Stud: Ed Lacy, RB Alabama
Ed Lacy is a hard-nosed, physical running back who will never be taken down by an arm tackler. There are few defenders in the NFL capable of bringing him down by himself, as Lacy's powerful lower body makes him a nightmare for any defender to meet in the gap. Lacy falls forward on nearly all of his runs, which helped him average 6.5 yards per carry in the SEC in 2012.
Lacy does not have top-end speed, but his quickness and signature spin move make him extremely difficult to bring down in the open field. He's a threat to catch the ball out of the backfield as well, catching 35 balls in 2012.
As a player who will be selected in the mid-to-late first round, Lacy, if healthy, has the potential to emerge as a dominant running back over the coming seasons.
Dud: Marcus Lattimore, RB South Carolina
After watching the video above, it's obvious that Marcus Lattimore has a long road to recovery before he can even think about putting on the pads again.
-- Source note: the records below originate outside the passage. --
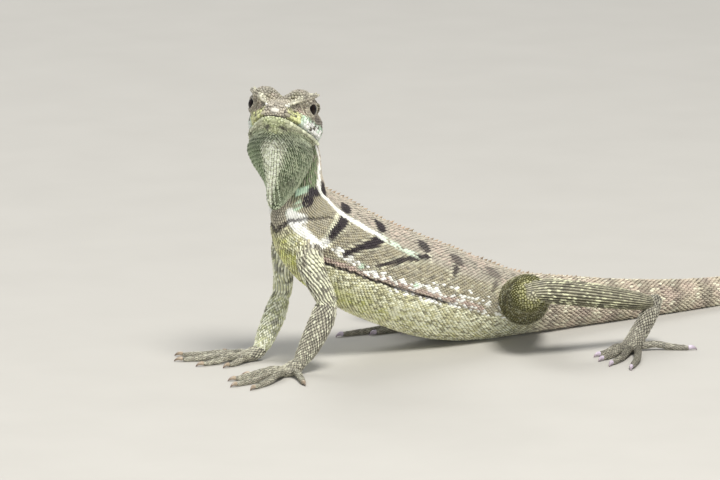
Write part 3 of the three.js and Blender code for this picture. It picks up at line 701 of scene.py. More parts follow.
def trunkColours(p, t, turn, chance):
    marks = blankMarks(len(t))
    section, degrees = t * spineSpans, np.degrees(np.abs(turn))
    flat = rolledOut(section, degrees)
    rough = wobble(p, 2.3, 1)
    fold = foldDegrees(section)
    neck = 1 - smooth(2.6, 3.2, section)
    tail = smooth(8.6, 9.8, section)

    def near(name, solid, faded, ragged=0.0):  # 1 on a marking's path, 0 past its faded edge
        return 1 - smooth(solid, faded, pathDistance(flat, markPath(name))[0] + ragged * rough)

    stripeLevel = np.interp(section, *np.array(trunkMarks["stripe"]).T)
    marks["flank"] = smooth(-6, 6, degrees - stripeLevel) * (1 - tail)
    lift(marks, "tan", marks["flank"] * (chance < .4) * .75 * (degrees < fold))
    under = smooth(-3, 7, degrees - fold + 2 * rough) * (1 - tail) * smooth(2.7, 3.2, section)
    marks["belly"] = under * (1 - .35 * smooth(6, 8.5, section))
    low = smooth(6, 36, degrees - fold) * (1 - smooth(60, 85, degrees - fold))
    front = 1 - smooth(4.2, 6.6, section)
    broken = np.clip(.5 + .6 * rough + .7 * (chance - .4), 0, 1)
    marks["bright"] = under * low * (.25 + .75 * front) * broken
    lift(marks, "cream", (chance > .55) * under * (.95 - .6 * low * front))
    lift(marks, "dark", (chance < .13) * under * .42)
    hindSpeck = (chance > .94) * (1 - under) * smooth(5, 6.5, section)
    lift(marks, "cream", hindSpeck * .4 * (degrees > 58) * (1 - tail))
    back = (1 - smooth(-14, -2, degrees - stripeLevel)) * (1 - tail * .6)
    marks["pink"] = back * np.clip(.15 + .4 * wobble(p, 5.5, 2) + .5 * (chance - .5), 0, 1)
    lift(marks, "tan", bump(flat[:, 1], 1.8) * .7 * (1 - tail))
    lift(marks, "dark", (chance < .16) * back * .3)
    marks["tailBrown"] = tail
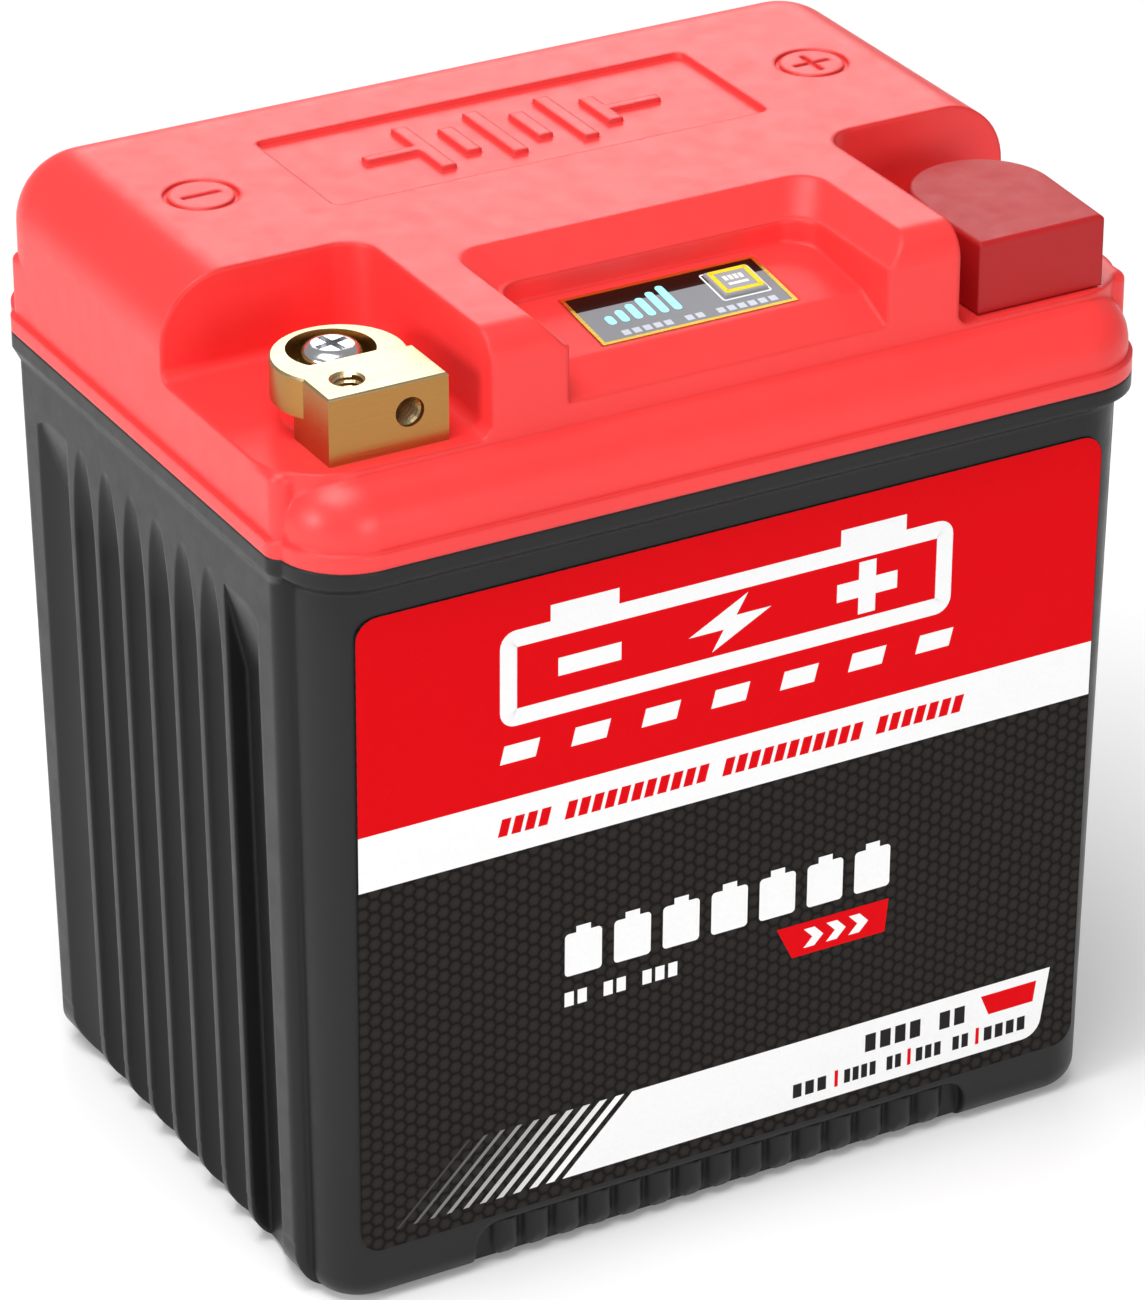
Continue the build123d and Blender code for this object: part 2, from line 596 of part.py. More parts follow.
def make_ties():
    """Four long screws that clamp the two cell holders together."""
    low, high = LOWER_HOLDER_Z, UPPER_HOLDER_Z + HOLDER_H
    shanks_and_heads = [rod(x, y, low, high, 2.0) + rod(x, y, high, high + 2.4, 3.6) for x, y in tie_places()]
    return Compound(children=shanks_and_heads)


def make_busbar(groups, top):
    """Nickel-plated copper sheet with a dimple down to each cell."""
    xs = [(g - 1.5) * CELL_PITCH for g in groups]
    z_cell = CELL_Z0 + CELL_L if top else CELL_Z0
    z_out = UPPER_HOLDER_Z + HOLDER_H if top else LOWER_HOLDER_Z
    low, high = (z_out, z_out + BUS_T) if top else (z_out - BUS_T, z_out)
    bar = box((xs[0] - 9, xs[-1] + 9), (-CELL_PITCH - 9, CELL_PITCH + 9), (low, high))
    if len(xs) > 1:
        slot_x = (xs[0] + 13, xs[-1] - 13)
        bar -= [box(slot_x, (y - 6, y + 6), (low - 1, high + 1)) for y in (-CELL_PITCH / 2, CELL_PITCH / 2)]
    bar += [rod(x, y, *sorted((z_cell, (low + high) / 2)), 5.0) for x in xs for y in (-CELL_PITCH, 0, CELL_PITCH)]
    return bar


# --- protection board and leads ----------------------------------------------------------
def board_posts():
    width, depth, _ = BOARD_SIZE
    return [(x * (width / 2 - 5), y * (depth / 2 - 5)) for x in (-1, 1) for y in (-1, 1)]


def make_standoffs():
    z0 = INSULATION_Z + 0.6
    posts = []
    for x, y in board_posts():
        post = rod(x, y, z0, BOARD_Z, 3.6) - rod(x, y, BOARD_Z - 7, BOARD_Z + 1, 1.4)
        posts.append(post)
    return Compound(children=posts)


def make_board():
    width, depth, thick = BOARD_SIZE
    board = slab(width, depth, 3.0, BOARD_Z, BOARD_Z + thick)
    return board - [rod(x, y, BOARD_Z - 1, BOARD_Z + thick + 1, 1.7) for x, y in board_posts()]


def make_board_screws():
    top = BOARD_Z + BOARD_SIZE[2]
    screws = [rod(x, y, BOARD_Z - 6, top, 1.4) + rod(x, y, top, top + 2.0, 2.8) for x, y in board_posts()]
    return Compound(children=screws)


def make_transistors():
    """Two rows of power transistors that switch the pack off when a cell is out of range."""
    z0 = BOARD_Z + BOARD_SIZE[2]
    return Compound(children=[
        box((x - 4.5, x + 4.5), (y - 4, y + 4), (z0, z0 + 2.2))
        for x in (-30, -18, -6, 6, 18, 30) for y in (-9, 9)])


def make_heat_spreader():
    """Aluminium plate with fins, pressed on the transistors."""
    z0 = BOARD_Z + BOARD_SIZE[2] + 2.2
    plate = box((-38, 38), (-15, 15), (z0, z0 + 3))
    return plate + [box((-38, 38), (y - 0.9, y + 0.9), (z0 + 3, z0 + 10)) for y in (-12, -6, 0, 6, 12)]


def lead_points(side):
    """Run of a main lead, from its clamp on the board up to the lug under its terminal."""
    pad_z = BOARD_Z + BOARD_SIZE[2] + LEAD_R
    return [
        (side * 44.0, -14.0, pad_z),
        (side * 54.0, -14.0, pad_z),
        (side * 64.5, -12.0, pad_z + 9.0),
        (side * 66.0, -9.0, pad_z + 23.0),
        (side * 63.6, -5.5, pad_z + 37.0),
        (side * SCREW_X, -9.5, LUG_AXIS_Z),
        (side * SCREW_X, LUG_Y[1], LUG_AXIS_Z),
    ]


def make_lead(side):
    """Insulated cable, 6 mm, in straight runs joined by tangent arcs."""
    points = [Vector(*p) for p in lead_points(side)]
    radii = []
    for a, b, c in zip(points, points[1:], points[2:]):
        turn = radians((b - a).get_angle(c - b))
        shorter = min((b - a).length, (c - b).length)
        radii.append(0.45 * shorter / tan(turn / 2))
    print("lead radii", [round(r, 1) for r in radii])
    path = FilletPolyline(*points, radius=radii)
    start = Plane(points[0], z_dir=points[1] - points[0])
    cable = sweep(start * Circle(LEAD_R), path=path)
    print("lead volume over section times length", round(cable.volume / (path.length * pi * LEAD_R ** 2), 3))
    return cable


def make_lug(side):
    """Crimp lug: a ring under the insert and a barrel on the cable."""
    z1 = INSERT_Z0
    plate = rod(0, SCREW_Y, z1 - 1.6, z1, 6.6) + box((-4, 4), (SCREW_Y, LUG_Y[0]), (z1 - 1.6, z1))
    plate += Pos(0, sum(LUG_Y) / 2, LUG_AXIS_Z) * Rot(90, 0, 0) * Cylinder(3.6, LUG_Y[1] - LUG_Y[0])
    plate += box((-4, 4), (LUG_Y[0] - 1.2, LUG_Y[0] + 0.5), (LUG_AXIS_Z, z1 - 0.4))
    plate -= rod(0, SCREW_Y, z1 - 3, z1 + 1, 2.7)
    return Pos(side * SCREW_X, 0, 0) * plate


def make_lug_bolt(side):
    """Short hexagon bolt that clamps the lug to the insert from below."""
    z1 = INSERT_Z0 - 1.6
    head = Pos(0, 0, z1 - 3.6) * extrude(RegularPolygon(5.6, 6), 3.6)
    return Pos(side * SCREW_X, SCREW_Y, 0) * (head + rod(0, 0, z1, INSERT_Z0 + 2.6, 2.5))


def make_lead_clamps():
    """Copper blocks on the board that hold the two main leads."""
    z0 = BOARD_Z + BOARD_SIZE[2]
    return Compound(children=[box(sorted((s * 39.0, s * 44.0)), (-18, -10), (z0, z0 + 7)) for s in (-1, 1)])


def make_strap(side):
    """Copper strap from an end busbar, past the edge of the board, to its top side."""
    low = UPPER_HOLDER_Z + HOLDER_H + BUS_T
    high = BOARD_Z + BOARD_SIZE[2]
    strap = box((52.5, 58.5), (14, 26), (low, low + 1))
    strap += box((57.5, 58.5), (14, 26), (low, high + 1))
    strap += box((50.0, 58.5), (14, 26), (high, high + 1))
    return strap if side > 0 else mirrored(strap)


def make_balance_ribbon():
    """Flat five-wire ribbon from the links under the cells up to the board."""
    wall_y = HOLDER_SIZE[1] / 2 + 0.3
    low, high = LOWER_HOLDER_Z - BUS_T - 0.6, BOARD_Z + BOARD_SIZE[2] + 2.0
    ribbon = box((-12, 12), (wall_y, wall_y + 0.8), (low, high))
    ribbon += box((-12, 12), (38, wall_y + 0.8), (low, low + 0.6))
    ribbon += box((-12, 12), (36, wall_y + 0.8), (high - 0.8, high))
    return ribbon


def make_balance_plug():
    z0 = BOARD_Z + BOARD_SIZE[2]
    return box((-13, 13), (29, 36), (z0, z0 + 5))


def make_display_ribbon():
    """Flat cable from the display board down to the protection board."""
    top = on_shelf(0, 0, BOARD_DROP + 1.6).position
    z0 = BOARD_Z + BOARD_SIZE[2]
    ribbon = box((-5, 5), (top.Y - 0.3, top.Y + 0.3), (z0 + 1.4, top.Z))
    ribbon &= on_shelf(0, 0, BOARD_DROP + 1.6 + 60) * Box(40, 40, 120)
    return ribbon + box((-5, 5), (top.Y - 0.3, -33.0), (z0 + 1.4, z0 + 2.0))


def make_display_plug():
    z0 = BOARD_Z + BOARD_SIZE[2]
    return box((-6, 6), (-33.0, -28.0), (z0, z0 + 4))


def make_foams():
    """Closed-cell foam that keeps the pack from rattling in the case."""
    bottom = slab(144, 103, 6, FLOOR_T, LOWER_HOLDER_Z - BUS_T - 0.6)
    sides = Compound(children=[box(sorted((s * 70.2, s * 73.8)), (-42, 42), (18, 78)) for s in (-1, 1)])
    upper = slab(92, 72, 4, BOARD_Z + 14.0, SHELF_Z - 14.0)
    return bottom, sides, Pos(0, 11, 0) * upper


def make_insulation():
    return slab(113.0, 100.0, 3.0, INSULATION_Z, INSULATION_Z + 0.6)


def make_label():
    """Printed film on the flat front of the case."""
    low, high = 11.0, 134.2
    middle = (low + high) / 2
    film = Box(144.6, 0.25, high - low)
    film = fillet([e for e in film.edges().filter_by(Axis.Y)], 4.0)
    face_y = -(CASE_TOP_Y - lean(SPLIT_Z - middle))
    return Pos(0, face_y, middle) * Rot(DRAFT, 0, 0) * Pos(0, -0.125, 0) * film


def main():
    save("case", make_case())
    save("cover", make_cover())
    save("cover_seal", gasket_ring())
    save("front_label", make_label())
    for side, name in ((-1, "negative"), (1, "positive")):
        save(f"{name}_terminal", make_terminal(side))
        save(f"{name}_terminal_screw", make_terminal_screw(side))
        save(f"{name}_lug", make_lug(side))
        save(f"{name}_lead", make_lead(side))
        save(f"{name}_strap", make_strap(side))
    save("terminal_seals", Compound(children=[make_terminal_seal(side) for side in (-1, 1)]))
    save("terminal_inserts", Compound(children=[make_insert(side) for side in (-1, 1)]))
    save("lug_bolts", Compound(children=[make_lug_bolt(side) for side in (-1, 1)]))
    save("positive_cap", make_positive_cap())
    save("display_window", make_display_window())
    save("display_bezel", make_display_bezel())
    save("display_board", make_display_board())
    save("display_light_guides", make_light_guides())
    save("display_screws", make_display_screws())
    save("display_ribbon", make_display_ribbon())
    save("display_plug", make_display_plug())
    save("test_switch", make_tact_switch())
    save("test_button", make_test_button())
    for number, (group, _, x, y) in enumerate(cell_places(), start=1):
        save(f"cell_{number:02d}", make_cell(x, y, group % 2 == 1))
    save("lower_cell_holder", make_holder(LOWER_HOLDER_Z, True))
    save("upper_cell_holder", make_holder(UPPER_HOLDER_Z, False))
    save("holder_ties", make_ties())
    save("negative_busbar", make_busbar([0], True))
    save("middle_link", make_busbar([1, 2], True))
    save("positive_busbar", make_busbar([3], True))
    save("lower_link_left", make_busbar([0, 1], False))
    save("lower_link_right", make_busbar([2, 3], False))
    save("insulating_sheet", make_insulation())
    save("board_standoffs", make_standoffs())
    save("protection_board", make_board())
    save("board_screws", make_board_screws())
    save("board_transistors", make_transistors())
    save("heat_spreader", make_heat_spreader())
    save("lead_clamps", make_lead_clamps())
    save("balance_ribbon", make_balance_ribbon())
    save("balance_plug", make_balance_plug())
    bottom, sides, upper = make_foams()
    save("bottom_foam", bottom)
    save("side_foams", sides)
    save("upper_foam", upper)


main()
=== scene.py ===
# %% [markdown]
# # A motorcycle battery
# The measured model of the battery is loaded first, and it stays as it is. Everything below gives it a
# finish, or adds the thin things that a measured model leaves out: the printed label, the face of the
# charge display, and the threads in the terminals. Lengths are in metres, and the battery stands on z = 0
# with its label facing -Y.

# %% Load the measured model
import json
from math import atan2, cos, pi, radians, sin
import bmesh
import bpy
from mathutils import Matrix, Vector


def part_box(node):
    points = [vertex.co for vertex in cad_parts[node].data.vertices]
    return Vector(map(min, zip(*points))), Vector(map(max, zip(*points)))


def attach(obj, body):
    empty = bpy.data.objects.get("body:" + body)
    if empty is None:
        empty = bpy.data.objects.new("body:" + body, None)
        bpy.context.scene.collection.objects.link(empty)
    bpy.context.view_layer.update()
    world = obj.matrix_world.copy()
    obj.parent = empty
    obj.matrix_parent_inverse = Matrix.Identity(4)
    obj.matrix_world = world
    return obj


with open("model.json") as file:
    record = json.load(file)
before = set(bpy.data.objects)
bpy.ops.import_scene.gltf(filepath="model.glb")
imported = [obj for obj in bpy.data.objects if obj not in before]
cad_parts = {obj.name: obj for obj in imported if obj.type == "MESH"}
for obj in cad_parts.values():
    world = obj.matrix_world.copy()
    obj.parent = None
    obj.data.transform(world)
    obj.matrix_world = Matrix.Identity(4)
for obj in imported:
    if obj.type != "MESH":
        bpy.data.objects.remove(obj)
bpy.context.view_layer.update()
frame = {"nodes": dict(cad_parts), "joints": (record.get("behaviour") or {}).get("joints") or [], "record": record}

MM = 0.001

# %% [markdown]
# ## The camera
# A long lens from a good metre away keeps the upright edges of a small box nearly parallel, as in a
# product picture. The camera stands in front and to the left, and looks down by about 28 degrees. The small
# slides and shifts move the battery in the frame without turning the camera.

# %% Camera
AZIMUTH, ELEVATION = radians(-29.14), radians(27.88)
DISTANCE = 1.0651
LENS_MM, SENSOR_MM = 165.66, 36.0
SHIFT_X, SHIFT_Y = -0.00415, 0.00323
AIM = Vector((0, 0, 0.0875))
SLIDE_RIGHT, SLIDE_UP = 0.00194, -0.00463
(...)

Within the last two seasons, he has torn both of his ACLs and done serious damage to his knee ligaments. As a player who did not have elite speed to begin with, it's hard to imagine Lattimore returning to play consistently at an NFL level.
Although his rehabilitation is reportedly ahead of schedule, it's hard to believe there will be no lingering effects from two major knee operations in such a short period of time. The odds are clearly against Lattimore, but with modern medicine and a little determination, there's no telling what an athlete of his caliber is capable of. Here's to hoping his recovery continues to progress well.
Stud: Geno Smith, QB West Virginia
In the right offensive scheme, Geno Smith fits perfectly into an evolving NFL. His ability to run the read-option offense will allow whichever team that drafts him to diversify the playbook and get creative with their system.
Smith does come with some minor character concerns, as he does portray poor body language when games are not going his way. If he wants to be the leader of an NFL offense and earn the respect of veterans in the locker room, Smith needs to clean that up quickly.
Body language aside, Smith can make every throw required of an NFL quarterback. He has the arm strength to throw the deep ball, the accuracy and touch for short to intermediate routes and the mobility to improvise within the pocket.
Smith needs to develop the consistency with which to execute his throws, while also learning how to make better decision under pressure. If he can improve in both those areas, there is no reason why he cannot be a franchise quarterback in the near future.
Dud: Matt Barkley, QB USC
Labeling Matt Barkley as a "dud" has nothing to do with the recent failures of USC quarterbacks in the NFL. Barkley was a highly touted prospect coming out of high school and established himself as the starting quarterback at USC as a freshman. However, he does not have the talent to lead a successful NFL offense, at least not one powered by his throwing arm.
In today's NFL, stretching the field with the deep ball is an essential aspect of creating scoring opportunities. Even if the pass isn't completed, throwing the ball down the field keeps a defense honest and prevents them from stacking the box against the run.
Matt Barkley can throw short and intermediate routes at an NFL level, but his inability to throw accurate deep balls will forever inhibit his chances of carving out a successful NFL career as a starting quarterback.
With that, Barkley has extremely limited mobility within the pocket, as well as an unimpressive 6'2" and 227-pound frame. Unfortunately for Barkley, he compares similarly to New York Jets quarterback Mark Sanchez, who is likely to lost his starting job this offseason.